THE TASK: Write out, word for word, only the data from its first line to the line containing "from FreeCAD import".
** BEGIN MATERIAL SHOWN **
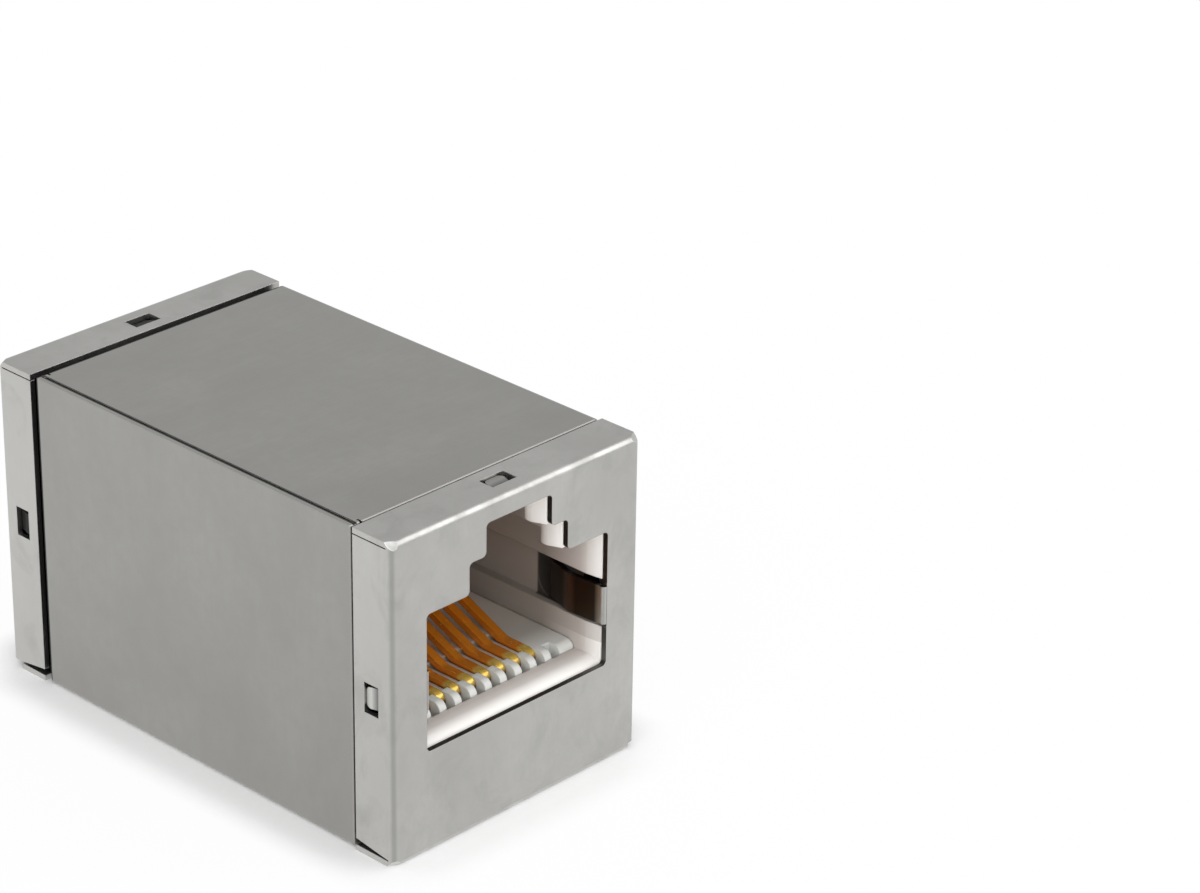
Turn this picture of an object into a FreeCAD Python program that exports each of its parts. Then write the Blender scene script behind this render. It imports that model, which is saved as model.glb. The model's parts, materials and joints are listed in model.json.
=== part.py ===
import FreeCAD, Part
import os

import Sketcher
from FreeCAD import Placement, Rotation, Vector

# Shielded inline coupler with one eight-contact socket at each end.
# The long axis is Y and the front socket faces -Y, with its latch keyway up (+Z).
# The origin is the middle of the underside. All sizes are millimetres.

CONTACT_COUNT = 8

SIZES = [
    # Whole coupler
    ("coupler_width", 16.5),
    ("coupler_height", 17.2),
    ("coupler_length", 28.4),
    # Folded sheet and the way the sheet parts nest
    ("sheet_thickness", 0.3),
    ("nest_gap", 0.05),
    ("front_cap_gap", 0.15),
    ("rear_cap_gap", 0.45),
    # End cap
    ("flange_depth", 2.6),
    ("cap_bend_radius", 0.4),
    ("facet_across", 0.9),
    ("facet_back", 0.5),
    ("facet_down", 0.55),
    ("corner_relief_width", 0.5),
    ("corner_relief_height", 0.4),
    ("corner_relief_depth", 0.8),
    ("flange_seam_gap", 0.06),
    ("flange_foot_gap", 0.36),
    ("snap_hole_width", 1.6),
    ("snap_hole_depth", 0.95),
    ("snap_hole_setback", 1.45),
    # Stepped opening in the cap
    ("opening_width", 12.1),
    ("opening_height", 7.3),
    ("keyway_width", 6.55),
    ("keyway_height", 1.65),
    ("latch_slot_width", 4.35),
    ("latch_slot_height", 1.7),
    ("latch_slot_drop", 1.05),
    ("opening_corner_radius", 0.25),
    # Ground fingers folded in from the cap
    ("finger_root_length", 0.65),
    ("finger_root_rise", 2.25),
    ("finger_height", 2.05),
    ("finger_ridge_setback", 2.3),
    ("finger_ridge_height", 0.15),
    ("finger_ridge_radius", 0.8),
    ("finger_length", 3.9),
    ("finger_flare", 0.35),
    ("finger_bend_radius", 0.2),
    # Folded shell halves
    ("shell_seam_gap", 0.12),
    ("shell_fold_radius", 0.35),
    ("shell_step_radius", 0.12),
    ("neck_end_gap", 0.1),
    ("barb_slot_width", 1.9),
    ("barb_slot_length", 1.2),
    ("barb_root_overlap", 0.15),
    ("barb_width", 1.15),
    ("barb_length", 1.05),
    ("barb_crest_length", 0.3),
    ("barb_recess", 0.12),
    ("barb_corner_radius", 0.3),
    # Moulded socket housing
    ("housing_gap", 0.05),
    ("housing_face_gap", 0.05),
    ("mouth_inset", 0.02),
    ("cavity_inset", 0.15),
    ("lead_in_depth", 0.9),
    ("cavity_depth", 10.7),
    ("lip_rise", 0.25),
    ("lip_depth", 1.6),
    ("lip_radius", 0.8),
    ("side_groove_depth", 0.5),
    ("side_groove_below", 0.25),
    ("side_groove_above", 0.3),
    ("window_setback", 0.5),
    ("window_end_gap", 1.1),
    ("window_top_drop", 0.25),
    ("window_corner_radius", 1.0),
    ("barb_relief_depth", 0.25),
    ("latch_block_depth", 1.6),
    ("latch_block_radius", 0.5),
    ("latch_channel_width", 8.6),
    ("bay_depth", 3.15),
    # Contact carrier
    ("carrier_gap", 0.05),
    ("comb_rise", 0.4),
    ("comb_nose_radius", 0.45),
    ("comb_nose_length", 1.0),
    ("comb_step", 0.2),
    ("upright_rise", 4.55),
    ("upright_slot_height", 2.9),
    ("upright_slot_depth", 1.0),
    # Contacts
    ("contact_pitch", 1.02),
    ("contact_width", 0.46),
    ("contact_thickness", 0.35),
    ("contact_side_gap", 0.05),
    ("contact_nose_setback", 0.65),
    ("contact_level_length", 1.9),
    ("contact_rise_angle", 23),
    ("contact_bend_radius", 0.15),
    ("contact_kink_radius", 0.8),
    ("contact_tip_length", 0.6),
    ("slot_runout", 0.85),
    ("blank_slot_length", 0.75),
    ("upper_pin_drop", 1.05),
    ("lower_pin_drop", 2.35),
    ("pin_end_gap", 0.1),
    # Circuit board between the two sockets
    ("board_thickness", 1.6),
    ("board_gap", 0.05),
    ("pin_hole_gap", 0.1),
    # How far a cut runs on past the material it opens
    ("cut_runout", 1.0),
]

# Places that several parts share, as expressions on the sheet of sizes
SIDE = "(size.coupler_width / 2)"
TOP = "size.coupler_height"
MIDDLE = "(size.coupler_height / 2)"
FRONT = "(-size.coupler_length / 2)"
REAR = "(size.coupler_length / 2)"
SHEET = "size.sheet_thickness"
NECK_OUTER = f"({SHEET} + size.nest_gap)"
NECK_INNER = f"({NECK_OUTER} + {SHEET})"
HOUSING_INSET = f"({NECK_INNER} + size.housing_gap)"
SHELL_START = f"({FRONT} + size.flange_depth + size.front_cap_gap)"
SHELL_END = f"({REAR} - size.flange_depth - size.rear_cap_gap)"
FRONT_SNAP = f"({FRONT} + size.snap_hole_setback)"
REAR_SNAP = f"({REAR} - size.snap_hole_setback)"

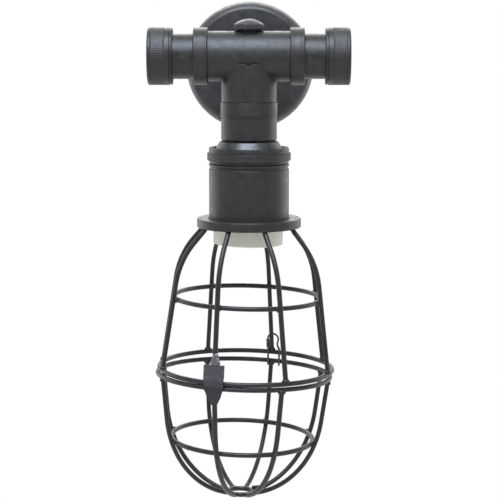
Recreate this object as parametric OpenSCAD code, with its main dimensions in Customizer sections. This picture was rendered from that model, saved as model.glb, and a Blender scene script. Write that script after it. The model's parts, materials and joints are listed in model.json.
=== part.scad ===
// Cage wall light: a wall rose and arm carry a pipe tee, under which a swivelling
// lamp head holds a wire cage with a drop-down lower basket.
// The wall is the plane y = 0, the lamp stands out towards -Y, and +Z is up.
// The origin is the middle of the rose on the wall.

/* [Wall rose and arm] */
// Outer diameter of the rose
rose_d = 114; // [104:1:130]
// Diameter of the flat front of the rose
rose_face_d = 99; // [80:1:100]
// How far the rose stands out from the wall
rose_depth = 22; // [18:0.5:30]
// Straight rim of the rose next to the wall
rose_rim = 5; // [4:0.5:7]
// Sheet thickness of the rose
rose_wall = 1.6; // [1:0.1:2.5]
// Distance of the lamp's axis from the wall
axis_out = 95; // [88:1:120]
// Outer diameter of the arm
arm_d = 18; // [14:0.5:20]
// Bore of the arm
arm_bore_d = 13; // [9:0.5:13]
// Outer diameter of the rings at both ends of the arm
arm_ring_d = 28; // [24:0.5:34]
// Length of each of those rings
arm_ring_l = 6; // [4:0.5:8]

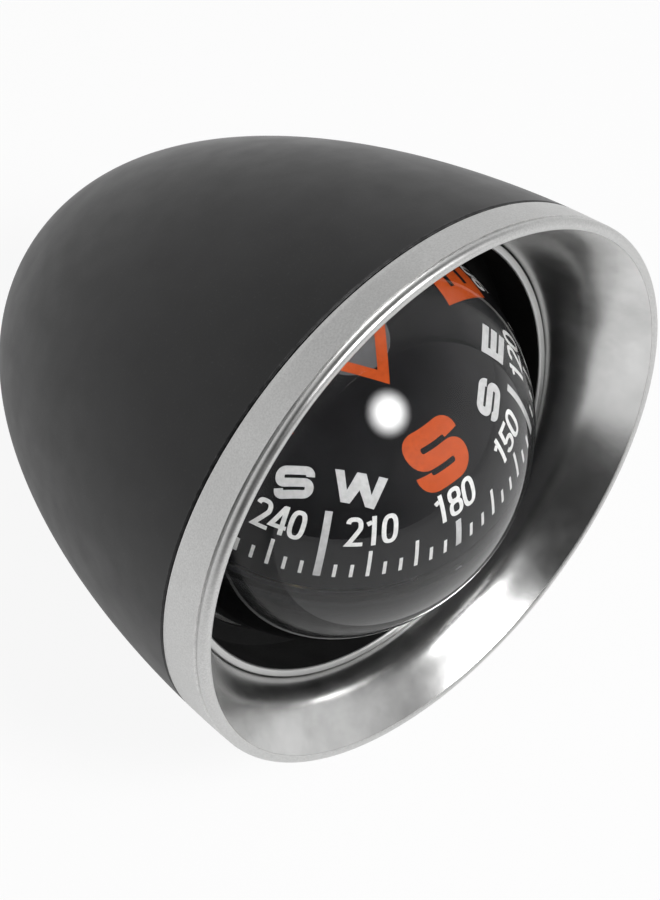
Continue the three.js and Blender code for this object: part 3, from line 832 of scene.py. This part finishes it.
def letter_s(x, y, stroke):
    """Wide S with square shoulders, its ends hooked back towards the middle bar."""
    x -= stroke / 2
    y -= stroke / 2
    hook = y - stroke * 0.72
    corners = [(x, hook), (x, y), (-x, y), (-x, 0), (x, 0), (x, -y), (-x, -y), (-x, -hook)]
    return ribbon(bend_corners(corners, stroke * 0.62), stroke)


def letter_e(x, y, stroke):
    half = stroke / 2
    return [[(-x, -y), (x, -y), (x, stroke - y), (stroke - x, stroke - y), (stroke - x, -half),
             (x, -half), (x, half), (stroke - x, half), (stroke - x, y - stroke),
             (x, y - stroke), (x, y), (-x, y)]]


def letter_n(x, y, stroke):
    slant = stroke * 1.5
    return [[(-x, -y), (stroke - x, -y), (stroke - x, y - slant), (x - stroke, -y), (x, -y),
             (x, y), (x - stroke, y), (x - stroke, slant - y), (stroke - x, y), (-x, y)]]


def letter_w(x, y, stroke):
    """Four slanted strokes with flat tops and feet."""
    foot = x * 0.47
    wide = stroke * 1.08
    half = wide / 2
    valley = stroke * 1.5 - y
    peak = y - stroke * 2
    return [[(-x, y), (-foot - half, -y), (half - foot, -y), (0, peak), (foot - half, -y),
             (foot + half, -y), (x, y), (x - wide, y), (foot, valley), (half, y), (-half, y),
             (-foot, valley), (wide - x, y)]]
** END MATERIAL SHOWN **
RESPONSE:
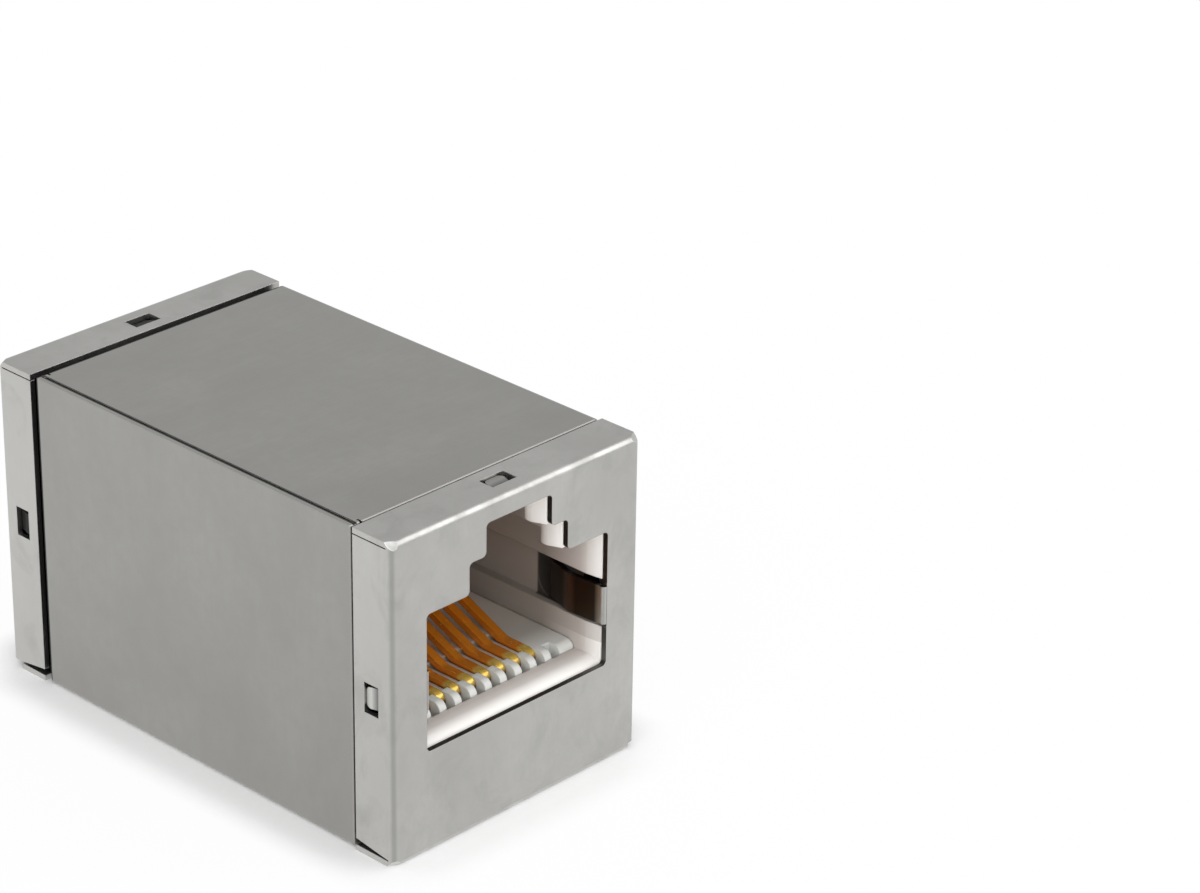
Turn this picture of an object into a FreeCAD Python program that exports each of its parts. Then write the Blender scene script behind this render. It imports that model, which is saved as model.glb. The model's parts, materials and joints are listed in model.json.
=== part.py ===
import FreeCAD, Part
import os

import Sketcher
from FreeCAD import Placement, Rotation, Vector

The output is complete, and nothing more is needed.